General characteristics
- Type: Cargo ship
- Tonnage: 4,881 Gross register tons
- Displacement: 8,200 long tons (8,300 t)
- Length: 410 ft (120 m)
- Beam: 52 ft (16 m)
- Draft: 25 ft (7.6 m) (mean)
- Propulsion: Steam engine(s)
- Speed: 10 kn (12 mph; 19 km/h)
- Complement: 93
- Armament: 1 × 5 in (130 mm) gun, 1 × 6-pounder gun

= USS Buena Ventura =

Cargo ship of the United States Navy

USS Buena Ventura (ID-1329), also spelled USS Buenaventura, was a United States Navy cargo ship in commission in 1918 that was sunk during World War I.

==Construction and early career, 1913-1918==
Buena Ventura was built as a commercial cargo ship in 1913 at Howdon-on-Tyne, England, by Northumberland Shipbuilding Company. The United States Steel Products Company of New York City owned her when the United States Shipping Board requisitioned her for World War I service in 1917. The Shipping Board assigned her to the United States Army, for which she began operations in 1917 with a United States Navy Naval Armed Guard detachment aboard to man her guns.

==United States Navy service, 1918==
Buena Ventura was transferred to the U.S. Navy on 25 July 1918. Assigned the naval registry Identification Number (Id. No.) 1335, she was commissioned as USS Buena Ventura (or USS Buenaventura) at Philadelphia, Pennsylvania on 26 July 1918.

Buena Ventura was assigned to the Naval Overseas Transportation Service on a U.S. Army account. After loading cargo at Philadelphia, she departed for New York City on 9 August 1918, then left New York in a convoy on 13 August 1918 bound for France. Steaming first to La Pallice and from there to Royan and Bordeaux, she proceeded to Le Verdon-sur-Mer to take on fuel for the return voyage to Philadelphia.
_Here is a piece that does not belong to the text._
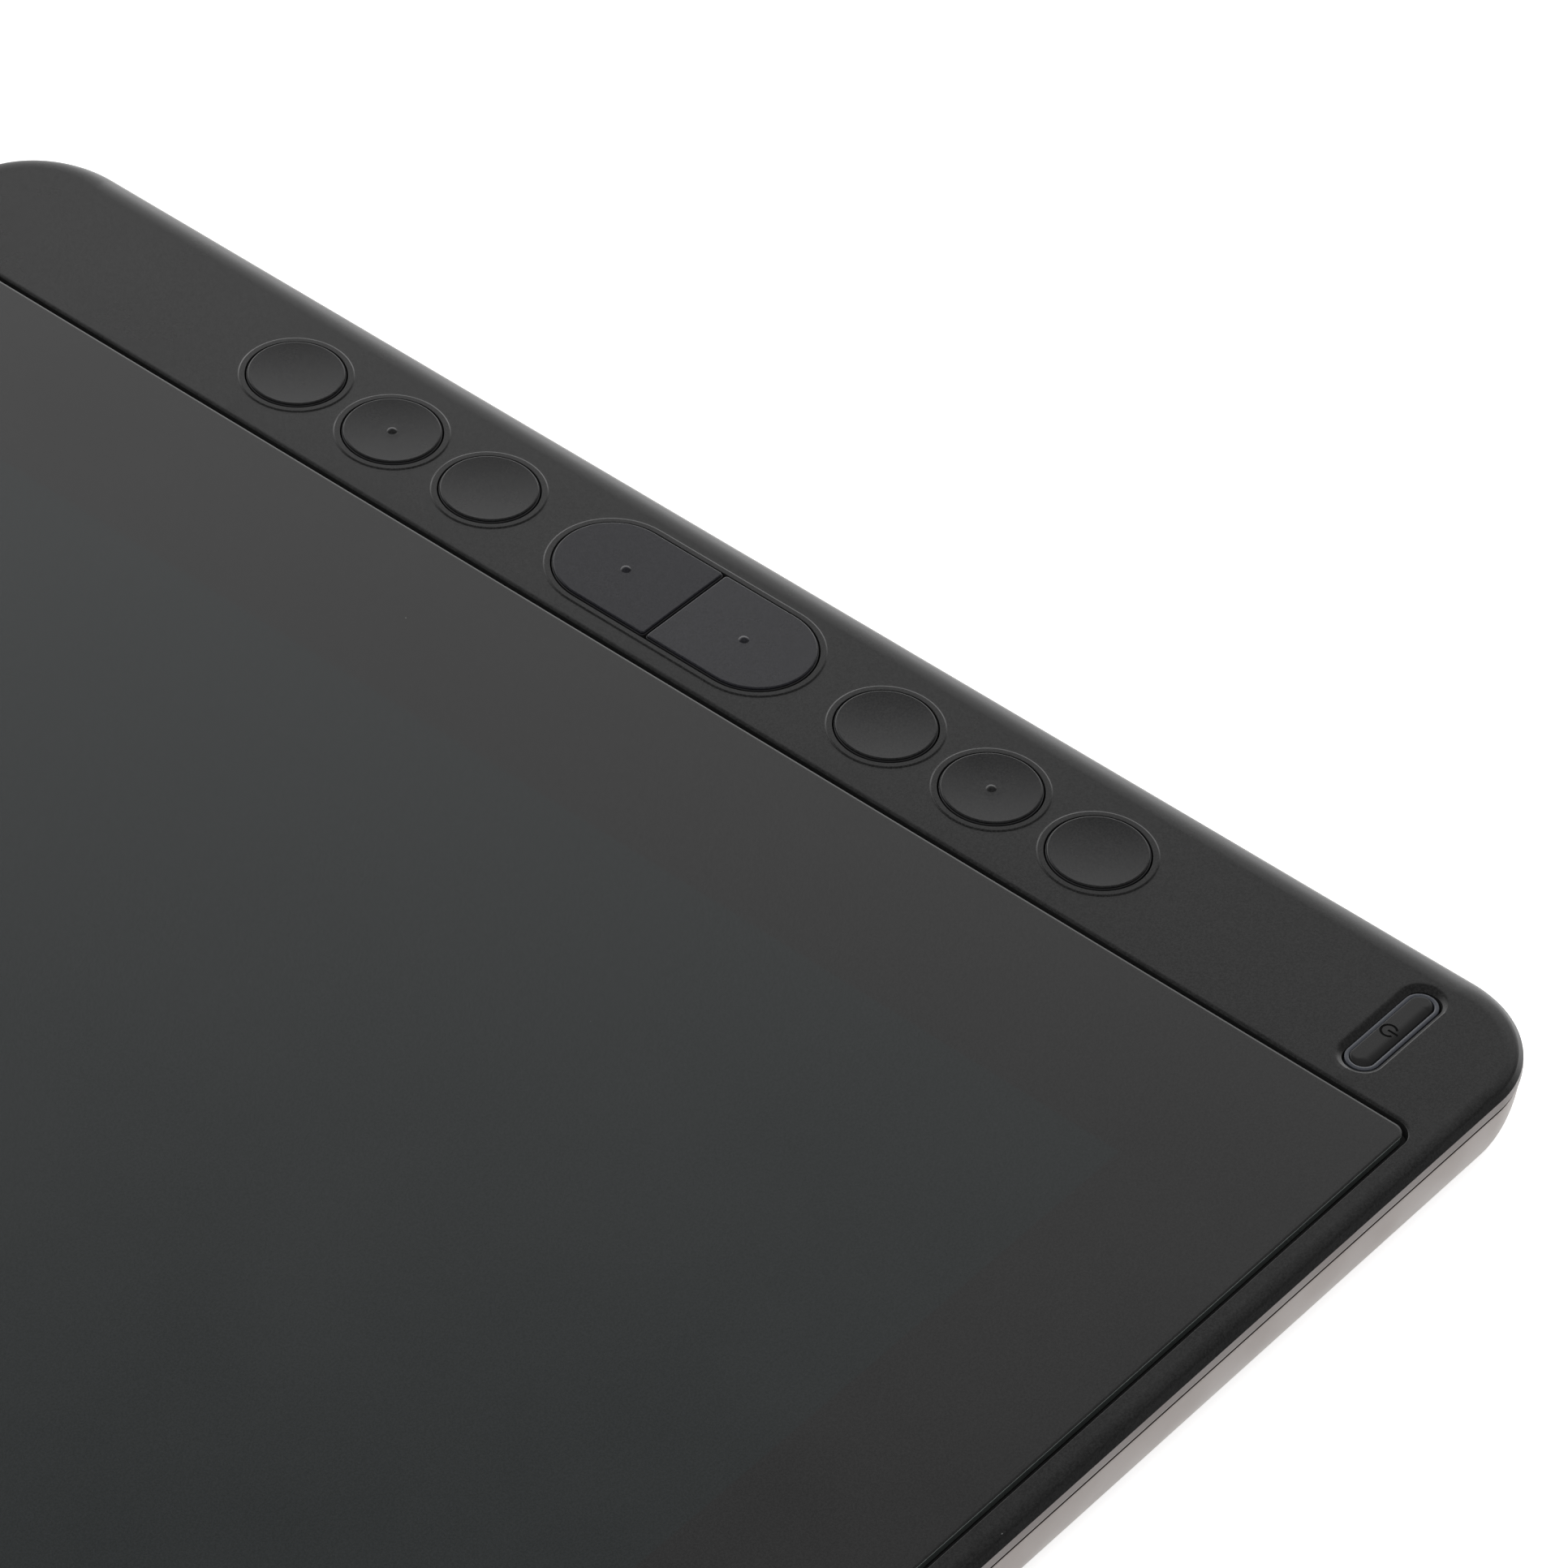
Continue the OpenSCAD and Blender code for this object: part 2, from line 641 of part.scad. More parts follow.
module shield_plate() {
    hole_r = 4;
    color("silver") difference() {
        translate([panel_x, panel_y, z_shield]) linear_extrude(shield_t)
            round_rect(panel_len - 1, panel_dep - 1, hole_r);
        for (i = [0:4]) translate([panel_x + (i - 2) * panel_len / 6, panel_y1 - 14, z_shield - cut])
            cylinder(r = hole_r, h = shield_t + 2 * cut);
    }
}

// Main board with its parts
module on_main(x, y, z) {
    translate([main_x0 + x, main_y0 + y, z]) children();
}

module board_hole(z) {
    translate([0, 0, z - cut]) cylinder(r = small_r + fit, h = board_t + 2 * cut);
}

module main_board() {
    color("darkgreen") difference() {
        on_main(main_len / 2, main_dep / 2, z_main) round_plate(main_len, main_dep, 1, board_t);
        for (p = main_posts) on_main(p[0], p[1], 0) board_hole(z_main);
    }
}

module board_chips() {
    color("black") for (c = chips) on_main(c[0] * main_len, c[1] * main_dep, z_main_top)
        cube([c[2] * main_len, c[3] * main_dep, c[4] * chip_h]);
}

module chip_shield_can() {
    sheet = 0.2;
    color("silver") on_main(can[0], can[1], z_main_top) difference() {
        cube([can[2], can[3], can[4]]);
        translate([sheet, sheet, -cut]) cube([can[2] - 2 * sheet, can[3] - 2 * sheet, can[4] - sheet + cut]);
    }
}

module usb_c_socket(y) {
    tongue_w = 6.7;
    tongue_h = 0.7;
    back = 1;
    color("silver") translate([usb_x0, y, z_usb]) rotate([90, 0, 90]) {
        difference() {
            linear_extrude(usb_len) slot_2d(usb_w + 2 * usb_t, usb_h + 2 * usb_t);
            translate([0, 0, -cut]) linear_extrude(usb_len - back + cut) slot_2d(usb_w, usb_h);
        }
        translate([-tongue_w / 2, -tongue_h / 2, 1]) cube([tongue_w, tongue_h, usb_len - back]);
    }
}

module usb_c_socket_1() {
    usb_c_socket(usb_y[0]);
}

module usb_c_socket_2() {
    usb_c_socket(usb_y[1]);
}

module board_connectors() {
    color("ivory") for (c = [display_plug, sensor_plug, key_plug, power_plug])
        on_main(c[0], c[1], z_main_top) cube([c[2], c[3], connector_h]);
}

// Flat cable along +Y that turns down and runs back under itself, as wide as w along X
module flex_back(reach_high, reach_low, z_high, z_low, w) {
    rotate([90, 0, 90]) linear_extrude(w) polygon([[-reach_high, z_high], [flex_t, z_high], [flex_t, z_low],
        [-reach_low, z_low], [-reach_low, z_low + flex_t], [0, z_low + flex_t], [0, z_high - flex_t],
        [-reach_high, z_high - flex_t]]);
}

// Flat cable along +Y that steps down and runs on
module flex_on(reach_high, reach_low, z_high, z_low, w) {
    rotate([90, 0, 90]) linear_extrude(w) polygon([[-reach_high, z_high], [flex_t, z_high],
        [flex_t, z_low + flex_t], [reach_low, z_low + flex_t], [reach_low, z_low], [0, z_low],
        [0, z_high - flex_t], [-reach_high, z_high - flex_t]]);
}

module display_flex() {
    out = 2.4;
    y = panel_y1 + out;
    plug_y = main_y0 + display_plug[1];
    color("orange") translate([main_x0 + display_plug[0], y, 0])
        flex_back(out, y - plug_y, z_panel + 0.4 * panel_t, z_connector, display_plug[2]);
}

module sensor_flex() {
    x = main_x0 + sensor_plug[0] - 1.5;
    lap = 3;
    color("orange") translate([x, main_y0 + sensor_plug[1], 0]) rotate([0, 0, 90])
        flex_back(sensor_x0 + lap - x, sensor_plug[2] + 1, z_sensor, z_connector, sensor_plug[3]);
}

module key_flex() {
    lap = 4;
    y = main_y0 - 3;
    plug_y = main_y0 + key_plug[1] + key_plug[3];
    color("orange") translate([main_x0 + key_plug[0], y, 0])
        flex_on(y - key_board_len / 2 + lap, plug_y - y, z_keyboard, z_connector, key_plug[2]);
}

module power_flex() {
    lap = 4;
    x = power_board_x0 + power_board_w + 1;
    plug_x = main_x0 + power_plug[0] + power_plug[2];
    color("orange") translate([x, main_y0 + power_plug[1] + power_plug[3], 0]) rotate([0, 0, -90])
        flex_on(lap, plug_x - x, z_power_board, z_connector, power_plug[3]);
}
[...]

Buena Ventura cleared Le Verdon-Sur-mer in ballast on 14 September 1918 as part of a 25-ship convoy bound for the United States. Seven escorts protected the convoy until that evening, after which the convoy continued across the Atlantic Ocean unescorted.

==Loss==
At about 20:45 on 16 September 1918, the German submarine U-46 came across the unescorted convoy and fired two torpedoes into Buena Ventura. The first struck amidships, directly beneath the flying bridge about 4 ft below the waterline and tore a hole that measured 10 ft long by 4–6 ft wide. The blast from the explosion coursed upward, splintering the lifeboat suspended in its davits just above and knocking the wireless out of commission. The second torpedo hit in the after end of the empty hold number four.

Buena Ventura, mortally stricken, soon slowed in the rising swells, listing to port. Her siren blasted out the submarine warning signal while her after gun fired one shot. After throwing the confidential publications and codes overboard in weighted bags, the crew abandoned their rapidly sinking ship in the four undamaged lifeboats. Her commanding officer – Lt. Cdr. Fitzsimons – remained on board to be sure that everyone who could abandon ship had done so and, when thus assured, stepped into the last boat and ordered it lowered away. That boat, damaged in bumping against the side of the ship due to the Buena Venturas port list, required unceasing efforts to bale out the water that had gained entry through several leaks. Fitzsimons, his executive officer, and the 27 enlisted men in the boat, separated from the other three boats in the darkness and rising seas, steered in the direction of the Spanish coast.

On 18 September, the French destroyer rescued 45 of Buena Venturas crew, while on the morning of 20 September, the Spanish coaster Lola took Fitzsimons and his remaining sailors on board and landed them at Corunna, Spain on 22 September.

== Casualties ==
Three officers and 15 or 16 enlisted men died in the loss of Buena Ventura.